▸ **RECORD EXCERPTS**
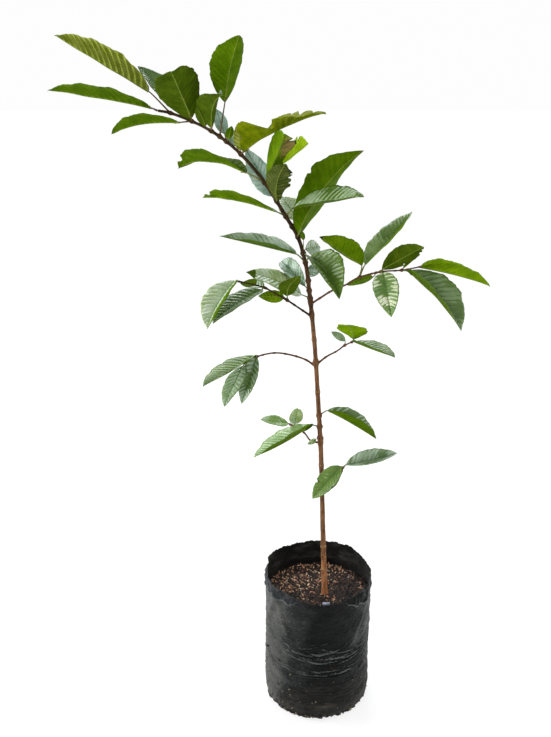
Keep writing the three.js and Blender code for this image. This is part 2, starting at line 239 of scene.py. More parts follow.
# %% [markdown]
# Limbs and leaves follow the rule that made the solids, written again here. A limb is a smooth curve through
# a few points, and a distance along it is a length in millimetres. The curve is the centripetal kind, which
# doesn't overshoot where points lie close together. It is turned into a fine line once, and each later
# question about a place on it is a lookup in that line.

# %% Curves of the limbs
SPAN_POINTS = 48  # points of the fine line between two points of a route


def direction(turn, rise):
    """A unit direction: turn goes round from +X towards +Y, rise goes up from level, in degrees."""
    t, r = math.radians(turn), math.radians(rise)
    return np.array([math.cos(r) * math.cos(t), math.cos(r) * math.sin(t), math.sin(r)])


def unit(vectors):
    """Vectors at length 1."""
    return vectors / np.linalg.norm(vectors, axis=-1, keepdims=True)


def smooth_line(route):
    """A centripetal Catmull-Rom curve through the route's points, as a fine line of points."""
    points = [np.array(p, float) for p in route]
    points = [2 * points[0] - points[1], *points, 2 * points[-1] - points[-2]]
    line = []
    for p0, p1, p2, p3 in zip(points, points[1:], points[2:], points[3:]):
        before, here, after = [
            max(1e-4, np.linalg.norm(b - a) ** 0.5) for a, b in ((p0, p1), (p1, p2), (p2, p3))
        ]
        out = ((p1 - p0) / before - (p2 - p0) / (before + here) + (p2 - p1) / here) * here
        into = ((p2 - p1) / here - (p3 - p1) / (here + after) + (p3 - p2) / after) * here
        bend, turn = 3 * (p2 - p1) - 2 * out - into, 2 * (p1 - p2) + out + into
        line += [p1 + out * s + bend * s**2 + turn * s**3 for s in np.arange(SPAN_POINTS) / SPAN_POINTS]
    return np.array([*line, points[-2]])


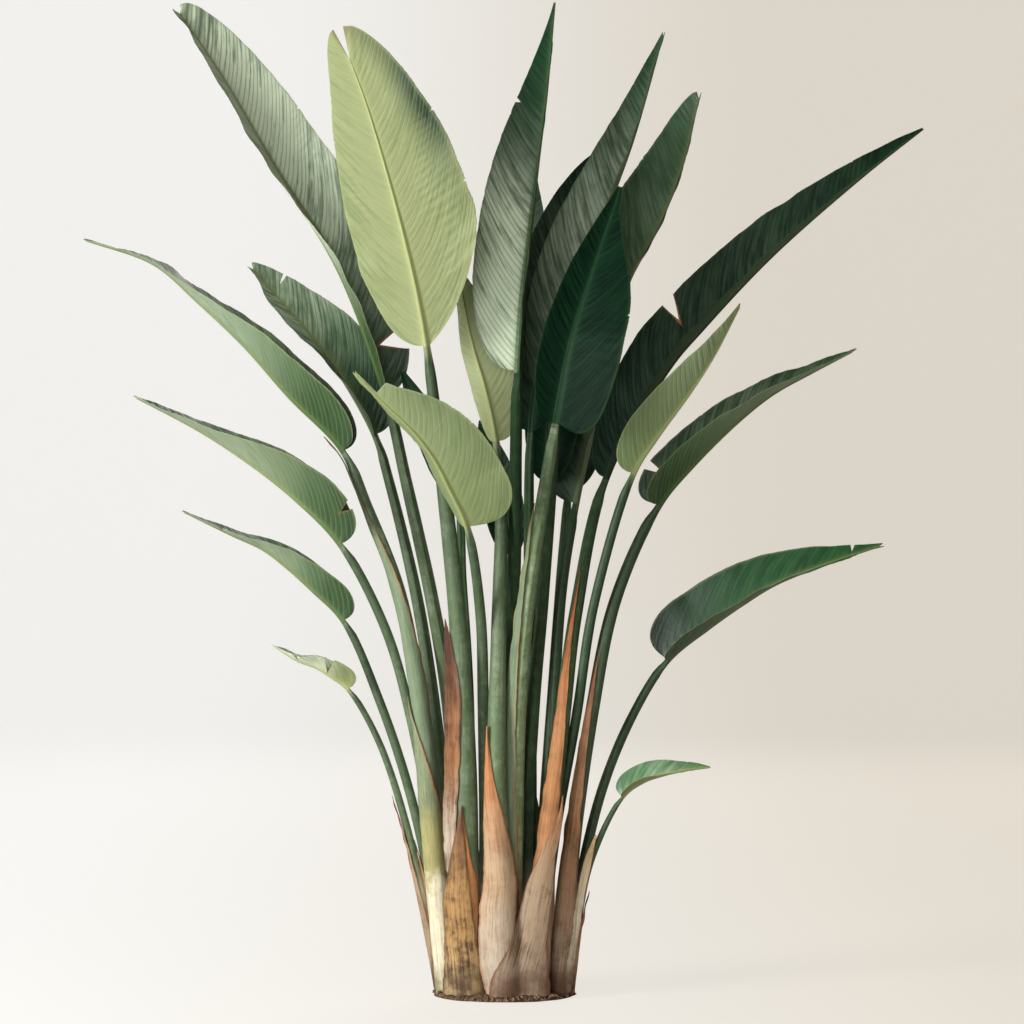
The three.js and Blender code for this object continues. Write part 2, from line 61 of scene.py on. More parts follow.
MM = 0.001
CROWN_RADIUS = 141.0
CROWN_HEIGHT = 14.0
CROWN_RAGGED = 3.0
STAND = CROWN_HEIGHT + 0.3  # height at which every stalk and sheath stands
BLADE_THICK = 1.1
RIB_AT_TIP = 1.3  # the midrib's size where it ends; at its foot it is the stalk's half width
RIB_REACH = 0.62  # how far the midrib reaches to either side, as a share of its size
RIB_LIFT = 0.15  # how far the blade sits above the midrib's middle, as a share of its size
FLATTEN = 0.84  # a stalk's depth over its width at its foot
VEIN_LEAN = 0.4  # how far a cut across the blade leans towards the tip
SHEATH_CLEAR = 1.9  # gap between a stalk and the sheath round it
WIDEST_WRAP = 172.0  # degrees either way: just short of a closed ring
SHORT_POINT = 0.008  # what is left of a sheath's angle at its point
STALK_STEP = 15.0  # spacing of the rows of a mesh along a stalk
BLADE_STEP = 3.4  # the same along a blade
SPLIT_GRIP = 0.8  # power of a split's outline: below 1 it is blunt
PIECE_STEPS = 60  # how finely each piece of a line is measured
STALK_ROWS = 300  # how finely a stalk is read where a sheath lies on it
ROUND_OFF = 3.0  # how much a loose sheath is rounded off over the stalks
FRAY_HEIGHT = 60.0  # height over which a sheath's foot is frayed
SOIL_LINE = (15.0, 260.0)  # heights between which the stain of the soil fades out
PALE_FOOT = (60.0, 400.0)  # heights between which the pale foot of a stalk fades out
FOOT_DARK_TONE = 0.55  # a leaf above this tone is no darker at the foot of its blade than at its tip

Triple = tuple[float, float, float]
Pair = tuple[float, float]
Node = bpy.types.Node
Tree = bpy.types.NodeTree
Socket = bpy.types.NodeSocket
Sockets = dict[str, Socket]
Value = Socket | float | tuple[float, ...]  # what an input takes: another socket, or a constant


def smooth(value: np.ndarray, low: float, high: float) -> np.ndarray:
    """Ease from 0 at low to 1 at high: three squares less two cubes of the clamped share."""
    x = np.clip((value - low) / (high - low), 0.0, 1.0)
    return x * x * (3.0 - 2.0 * x)


def mix(a: np.ndarray | float, b: np.ndarray | float, share: np.ndarray | float) -> np.ndarray:
    """Straight blend: a plus the share of the way from a to b."""
    return a + (b - a) * share


def wander(value: np.ndarray, seed: int, step: float) -> np.ndarray:
    """A smooth random line: 1.6 times the mean of six sines whose lengths are 0.6 to 2.4 steps.

    Args:
        value: where to read it.
        seed: which line.
        step: its typical wave length, in the unit of value.

    Returns:
        Values that are mostly between -1 and 1.
    """
    rng = np.random.default_rng(seed)
    lengths = step * rng.uniform(0.6, 2.4, 6)
    starts = rng.uniform(0.0, 2.0 * np.pi, 6)
    waves = np.sin(2.0 * np.pi * value[..., None] / lengths + starts)
    return waves.mean(axis=-1) * 1.6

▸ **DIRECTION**
Would you quote everything above from the line containing "The three.js and Blender code for this object" down to the line containing "return x * x * (3.0 - 2.0 * x)"? Include both of those lines and nothing else.

▸ **SOLUTION BELOW**
The three.js and Blender code for this object continues. Write part 2, from line 61 of scene.py on. More parts follow.
MM = 0.001
CROWN_RADIUS = 141.0
CROWN_HEIGHT = 14.0
CROWN_RAGGED = 3.0
STAND = CROWN_HEIGHT + 0.3  # height at which every stalk and sheath stands
BLADE_THICK = 1.1
RIB_AT_TIP = 1.3  # the midrib's size where it ends; at its foot it is the stalk's half width
RIB_REACH = 0.62  # how far the midrib reaches to either side, as a share of its size
RIB_LIFT = 0.15  # how far the blade sits above the midrib's middle, as a share of its size
FLATTEN = 0.84  # a stalk's depth over its width at its foot
VEIN_LEAN = 0.4  # how far a cut across the blade leans towards the tip
SHEATH_CLEAR = 1.9  # gap between a stalk and the sheath round it
WIDEST_WRAP = 172.0  # degrees either way: just short of a closed ring
SHORT_POINT = 0.008  # what is left of a sheath's angle at its point
STALK_STEP = 15.0  # spacing of the rows of a mesh along a stalk
BLADE_STEP = 3.4  # the same along a blade
SPLIT_GRIP = 0.8  # power of a split's outline: below 1 it is blunt
PIECE_STEPS = 60  # how finely each piece of a line is measured
STALK_ROWS = 300  # how finely a stalk is read where a sheath lies on it
ROUND_OFF = 3.0  # how much a loose sheath is rounded off over the stalks
FRAY_HEIGHT = 60.0  # height over which a sheath's foot is frayed
SOIL_LINE = (15.0, 260.0)  # heights between which the stain of the soil fades out
PALE_FOOT = (60.0, 400.0)  # heights between which the pale foot of a stalk fades out
FOOT_DARK_TONE = 0.55  # a leaf above this tone is no darker at the foot of its blade than at its tip

Triple = tuple[float, float, float]
Pair = tuple[float, float]
Node = bpy.types.Node
Tree = bpy.types.NodeTree
Socket = bpy.types.NodeSocket
Sockets = dict[str, Socket]
Value = Socket | float | tuple[float, ...]  # what an input takes: another socket, or a constant


def smooth(value: np.ndarray, low: float, high: float) -> np.ndarray:
    """Ease from 0 at low to 1 at high: three squares less two cubes of the clamped share."""
    x = np.clip((value - low) / (high - low), 0.0, 1.0)
    return x * x * (3.0 - 2.0 * x)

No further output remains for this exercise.